Professor Uche Uwaleke, a distinguished figure in Finance and Capital Markets, emphasized the imperative for the government to tap into the substantial potential of long-term financing within the capital market, specifically advocating for borrowings linked to infrastructure bonds. These remarks were made during the 2023 conference of the Capital Market Correspondents Association of Nigeria (CAMCAN) in Lagos over the weekend.
Uwaleke highlighted the urgency of this approach to sustain a steady 16% annual growth in the nation’s economy over the next six years, ultimately reaching the projected $1 trillion economy by 2030.
Addressing the audience on the theme “Leveraging Capital Market in Financing the National Development Plan,” Uwaleke acknowledged the persistent challenges faced by Nigeria, despite the formulation of a development plan aimed at addressing the substantial infrastructure deficit. Notably, Nigeria still lags behind in infrastructure-to-GDP ratio compared to other emerging economies.

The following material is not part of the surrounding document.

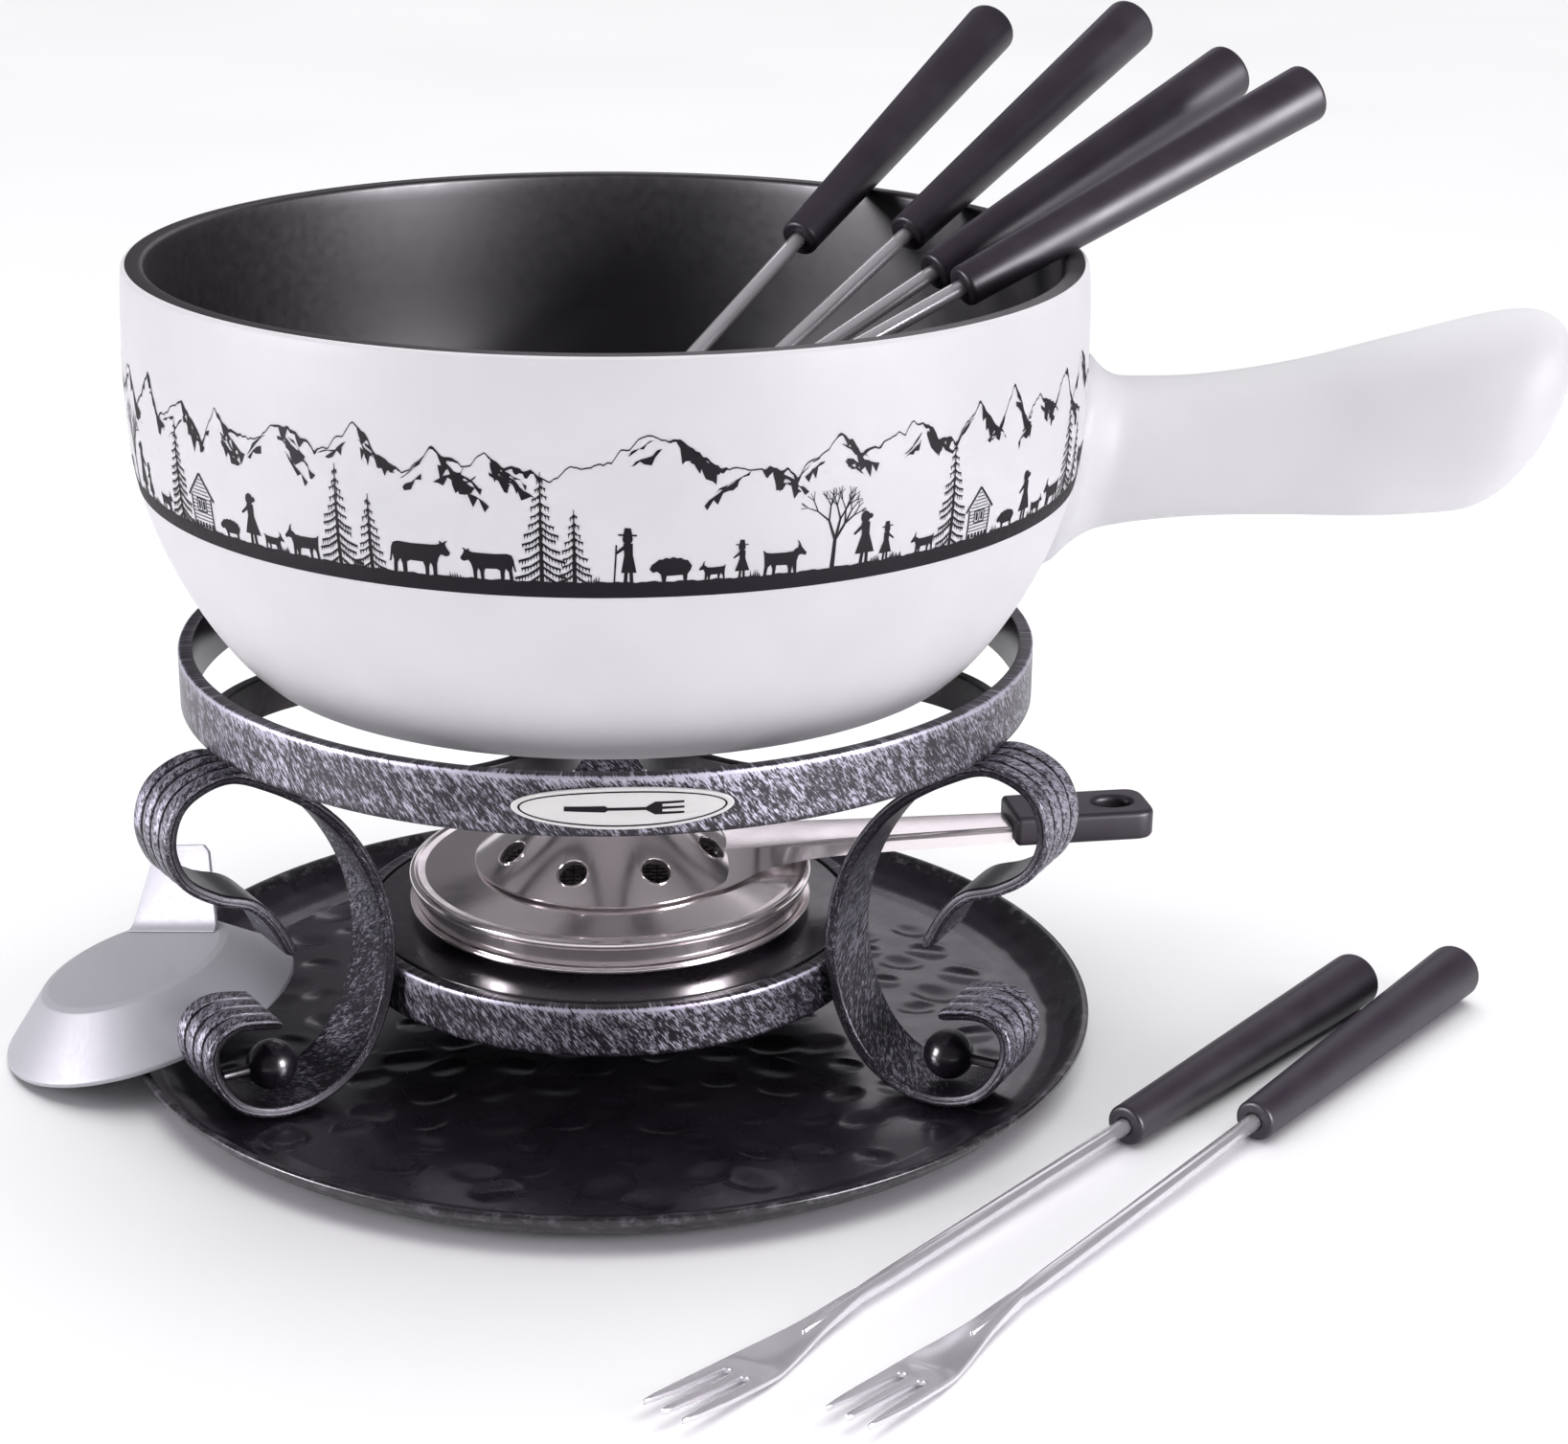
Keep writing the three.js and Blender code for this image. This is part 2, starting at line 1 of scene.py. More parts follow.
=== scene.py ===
"""Fondue pot set: a pot on a scrolled iron stand over a spirit burner, with a tray, forks and a snuffer lid.

Shapes are worked out in millimetres, in the frame's axes, and become metres when their mesh is made.
"""

from contextlib import contextmanager
from math import atan2, ceil, cos, degrees, hypot, pi, radians, sin, tan

import bmesh
import bpy
import numpy as np
from mathutils import Matrix, Vector

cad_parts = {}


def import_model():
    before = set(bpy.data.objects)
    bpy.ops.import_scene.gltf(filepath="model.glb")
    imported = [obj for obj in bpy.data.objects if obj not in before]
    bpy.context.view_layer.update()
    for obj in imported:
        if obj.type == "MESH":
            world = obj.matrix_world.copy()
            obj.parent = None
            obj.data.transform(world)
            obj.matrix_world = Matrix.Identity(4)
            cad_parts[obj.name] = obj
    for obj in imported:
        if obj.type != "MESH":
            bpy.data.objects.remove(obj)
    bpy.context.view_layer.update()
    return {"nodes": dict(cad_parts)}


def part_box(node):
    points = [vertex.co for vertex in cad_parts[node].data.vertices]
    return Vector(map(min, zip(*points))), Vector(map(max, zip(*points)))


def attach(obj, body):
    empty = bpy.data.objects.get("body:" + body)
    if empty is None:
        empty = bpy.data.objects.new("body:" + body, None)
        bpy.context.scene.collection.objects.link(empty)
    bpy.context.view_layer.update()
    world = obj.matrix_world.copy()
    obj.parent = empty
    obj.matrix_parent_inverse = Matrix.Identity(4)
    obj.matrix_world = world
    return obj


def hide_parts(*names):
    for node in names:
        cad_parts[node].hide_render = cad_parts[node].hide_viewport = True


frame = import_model()

MM = 0.001
UP = Vector((0, 0, 1))
TURN_STEPS = 256  # round a turned piece, where nothing else is said
TRAY_STEPS = 512
HOOP_STEPS = 288
BURNER_STEPS = 192


# ---- Measures from the frame ----


def box_mm(node):
    low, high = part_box(node)
    return low / MM, high / MM


def centre_mm(node):
    low, high = box_mm(node)
    return (low + high) / 2


def points_mm(node):
    return np.array([v.co for v in frame["nodes"][node].data.vertices], float) / MM


def from_axis(points):
    """How far each point is from the Z axis."""
    return np.hypot(points[:, 0], points[:, 1])


# ---- Outlines ----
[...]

To bridge this gap, the government proposed a substantial investment of $3 trillion in infrastructure over the next 30 years, requiring an annual commitment of $100 billion. This annual investment surpasses the combined budgets of both federal and sub-national governments.
Recognizing the formidable task of financing this immense infrastructure gap, Uwaleke asserted the inevitability of leveraging the capital market, given Nigeria’s low revenue-to-GDP ratio, which stands at less than 10%.
However, Uwaleke raised concerns about the challenges currently hampering the full development of Nigeria’s capital market, despite notable progress in the past two decades. Key issues include a weak domestic economy, inadequate savings mobilization, the market’s relatively small size compared to the GDP, and concentration challenges.
Highlighting the weakness in Nigeria’s economic growth, particularly due to overreliance on crude oil, Uwaleke pointed to rising unemployment rates, which increased from 27.1% in Q2 2020 to 33.3% in Q4 2020. Compounded by escalating inflation rates, there are negative real rates of return on capital market investments.
The pursuit of low inflation and GDP growth faces obstacles due to a substantial infrastructure gap, with only 35% of GDP represented by infrastructure stock, falling below the levels of peer countries.
Recent data from the National Bureau of Statistics indicated a surge in the inflation rate to 27.33% in October, compared to 26.72% in September. On a year-on-year basis, the headline inflation rate in October 2023 was 6.24 percentage points higher than in October 2022.
Major contributors to the inflation increase included food and non-alcoholic beverages, housing, water, electricity, gas, and other fuels, clothing, footwear, and transport, among others. Uwaleke emphasized the urgency of addressing rising food prices to mitigate stagflation, a situation characterized by high inflation alongside weak economic growth.
In conclusion, Uwaleke urged the government to prioritize the revival of the manufacturing sector and agriculture as pivotal drivers for sustainable economic growth.